The Life Insurance people came and we did paperwork right at the house.. the settlement came within a few short days. It wasn’t enough to pay off the house, as we had planned when we bought it in Arizona for the one we built there, and we never increased it when we built the new one. I knew I had to make some decisions quickly as far as where I was going to live since I am disabled on a pension that would not cover even the house payment.. but couldn’t deal with it right then.
I had to deal with the Oregon State Police.. not only to beg and plead for them to do a complete accident reconstruction (which they did not) and to investigate further what made him move to the side of the road. They did a simple accident investigation. They found the presence of alcohol. They left it at that. I requisitioned a copy of the 911 recording and had to travel all over Southern Oregon (It was like a wild goose chase – each place sent me to another, each jurisdiction said it would be available at another level – like they didn’t WANT me to have it). I played it before I sent it on to the attorney.. there were 3 calls, not one – as the police report had said – yet another fishy thing about all of this.
I had contacted an attorney when Russ was still comatose, through BAMM (Bikers Against Motorcycle Manslaughter) at the suggestion of his parents, and he came down from Eugene the following week, meet my daughter and me at the accident scene and took pictures of every inch of the site. He also loaded up the bike from the wrecking yard and put it in his storage facility for the investigator to go over. There was absolutely no doubt that Russ was responding to some sort of road hazard, and the small amount of alcohol in his bloodstream did not contribute in any way to the accident or impair his ability to maneuver – as evidenced by the length of controlled skid he left on the side of the road. His expert riding ability was also a factor, as he had raced Desert Motocross, and test rode for Harley Davidson. No response from anyone to the ad in the paper looking for witnesses, though there were 3 calls to 911 – nobody was talking about who was on the road at the time of the accident besides Russ. The eventually full investigation solidified the idea that someone left the scene, but the insurance company (motorcycle insurance) could not pay a Phantom Vehicle claim without a witness to the effect that another car/truck had been involved. This attorney would not let me give him a dime. Not even storage fees. He is a true angel.

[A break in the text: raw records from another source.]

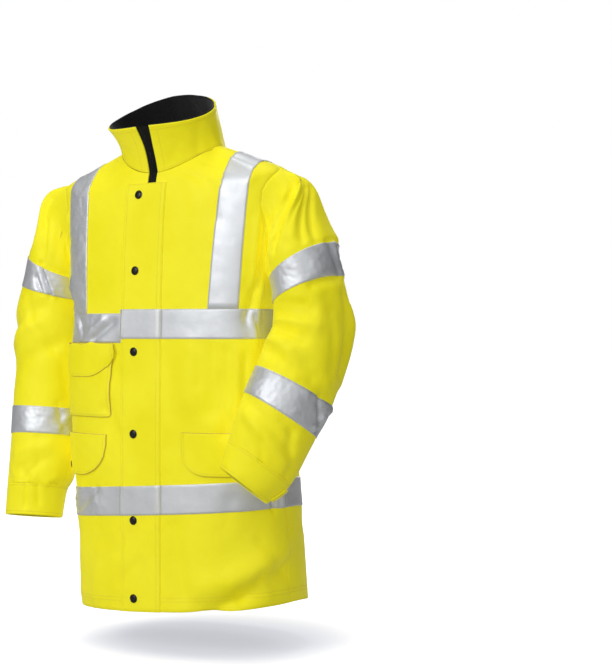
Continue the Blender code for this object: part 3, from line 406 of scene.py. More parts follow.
def body(angle, up):
    """The body's outside with its folds and creases, which stand along its normals."""
    plain = plain_body(angle, up)
    height = (fold_height(BODY_FOLDS, BODY_RADIUS, angle, plain[..., 2])
              + fold_height(BODY_CREASES, BODY_RADIUS, angle, plain[..., 2]) * CREASE_DEPTH)
    return plain + outward(plain_body, angle, up) * height[..., None]


def body_layer(angle, up, lift):
    """Points of the body moved out by `lift`."""
    return body(angle, up) + outward(body, angle, up) * lift


def angle_at(x, up, half):
    """Angle from the middle at which a section is `x` wide."""
    share = np.clip(x / section("half_width", up), 0, 1)
    power = section(half, up)
    return np.arctan2(share, (1 - share ** power) ** (1 / power))


def up_on_ridge(x):
    """Height share at which the shoulder seam is `x` from the middle; 1 inside the neck."""
    up = np.linspace(TIP_UP, 1, 200)
    return np.interp(-x, -section("half_width", up), up)


def armhole_share(climb):
    """Share of the armhole's height after a share of its rows, which draw closer upwards."""
    return 1 - (1 - climb) ** 2


def armhole_angle(share, half):
    """Angle of the armhole's edge, from the middle, at a share of its height."""
    swing = (np.sin(np.pi * share ** ARMHOLE_SKEW)
             + ARMHOLE_START * np.sqrt(share) * (1 - share) ** 2)
    return np.pi / 2 - ARMHOLE_SWING[half] * swing


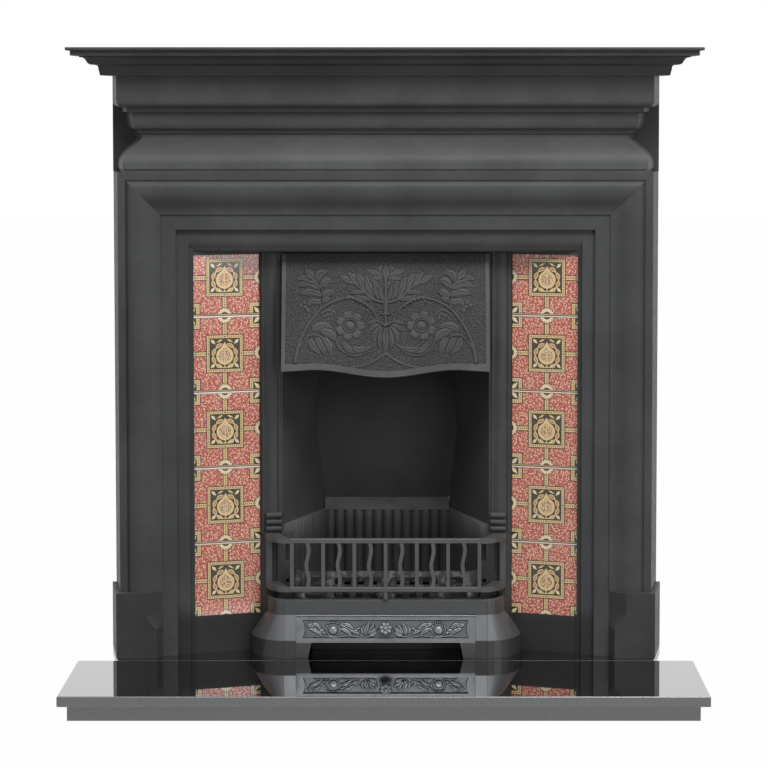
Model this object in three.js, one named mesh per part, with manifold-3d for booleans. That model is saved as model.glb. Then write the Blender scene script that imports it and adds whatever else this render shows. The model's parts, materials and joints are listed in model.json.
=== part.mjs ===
// A cast iron fireplace: bolection mantel, tiled insert with hood and basket grate, granite hearth.
// Millimetres, +Z up, front faces -Y. Depth is measured forward from the wall face of the mantel.
import * as THREE from 'three';
import { mergeVertices } from 'three/addons/utils/BufferGeometryUtils.js';
import Module from 'manifold-3d';

const wasm = await Module();
wasm.setup();

// ---------------------------------------------------------------- driving sizes
const CLEARANCE = 0.3;
const IRON_WALL = 8;
const CURVE_STEPS = 9;

// Hearth
const SLAB_WIDTH = 1219;
const SLAB_DEPTH = 305;
const SLAB_THICKNESS = 20;
const SLAB_ARRIS = 1.5;
const RISER_HEIGHT = 30;
const RISER_THICKNESS = 20;
const RISER_SETBACK = 17;
const CHIMNEY_OPENING_WIDTH = 860;
const BACK_HEARTH_SHOW = 19;

// Mantel
const MANTEL_DEPTH = 130;
const MANTEL_HEIGHT = 1210;
const OPENING_WIDTH = 830;
const OPENING_HEIGHT = 852;
const SLIP_WIDTH = 30;
const SLIP_THICKNESS = 9;
const ROLL_WIDTH = 66;
const ROLL_STEP = 3;
const ROLL_CREST_DEPTH = 122;
const BAND_WIDTH = 17.5;
const BAND_DEPTH = 112;
const QUIRK = 2.5;
const SIDE_SPLAY = 20.5;
const FRIEZE_DEPTH = 118;
const FRIEZE_PANEL_THICKNESS = 6;
// Frieze members: share of its height below the shelf, and set-back from the fascia
const FASCIA_SHARE = 0.255;
const THUMB_SHARE = 0.332;
const THUMB_SETBACK = 18;
const FILLET_SHARE = 0.375;
const COVE_TOP_SHARE = 0.405;
const COVE_SETBACK = 28;
const COVE_SHARE = 0.56;
const COVE_FOOT_SETBACK = 38;
const LIST_SHARE = 0.6;
const LIST_SETBACK = 43;
const WAIST_TOP_SHARE = 0.612;
const WAIST_SHARE = 0.645;
const WAIST_SETBACK = 46.5;
const CYMA_SHARE = 0.91;
const CYMA_SETBACK = 9.5;
const FRIEZE_FOOT_SHARE = 0.968;
const FRIEZE_FOOT_SETBACK = 12;
const SHELF_WIDTH = 1236;
const SHELF_HEIGHT = 54;
const SHELF_OVERHANG = 82;
const SHELF_PLATE = 8;
// Shelf members from the top edge down: height of each, and how far it steps in
const NOSING_HEIGHT = 6.5;
const NOSING_ROUND = 3;
const NOSING_STEP = 8.7;
const SHELF_FASCIA_HEIGHT = 9.5;
const SHELF_FASCIA_STEP = 15.8;
const SHELF_FILLET_HEIGHT = 3;
const SHELF_CYMA_HEIGHT = 14.5;
const SHELF_CYMA_RUN = 22.5;
const BED_STEP = 3.5;
const BED_ROUND = 7;
const BED_SLOPE = 3;
const PLINTH_WIDTH = 90;
const PLINTH_HEIGHT = 130;
const PLINTH_SPLAY = 22;
const PLINTH_STOP_HEIGHT = 59;
const PLINTH_STOP_RUN = 34;
const PLINTH_STOP_WIDTH = 33;
const PLINTH_CHAMFER = 10;

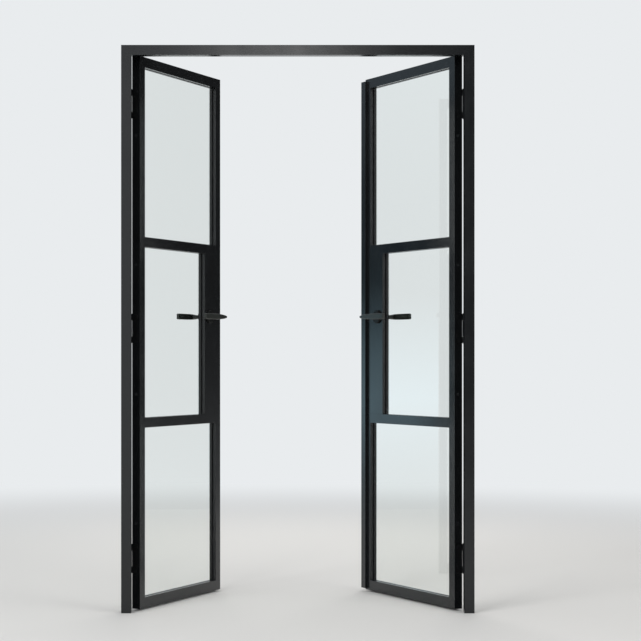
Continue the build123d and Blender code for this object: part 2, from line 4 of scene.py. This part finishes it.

All of these things I needed focus to be able to deal with.. and I had none. I didn’t know which end was up, or what to do next. I did nothing. Literally, nothing – after I dealt with the things that HAD to be done, for 2 full months. I woke up every day either already in tears, or about to cry – knowing when I opened my eyes that it was not all just a bad dream. This, was my reality. I was alone. I was scared. I was abandoned. I was numb. I would walk down the hall to the kitchen, make a cappuccino, take it to the end table next to my spot on the couch by the fireplace and sit there. Staring either out the french doors to the woods out behind the backyard fence, or the round stick-on wall protector that prevented the handle from putting a hole in the wall. All day. The television would usually be on if someone else was home, but I never focused on it… I didn’t even hear the noise coming from it most of the time. People would come by, bring food, try to say/do the things they needed to do in order to feel like they DID something – some effort to do the right thing – though there is/was nothing they could do. I felt like no one in the universe knew what I was going through. My kids lost their dad, but I lost a spouse. His parents lost a son, his sister a brother.. many people lost a friend.. but I was different. I not only lost my husband, I gained a title – a label – that I never wanted to wear.
I became a widow… and I didn’t know what that was. I was a long way from knowing what that meant back then.. and months, miles, and many tragedies away from knowing who I was, or where I was going to end up.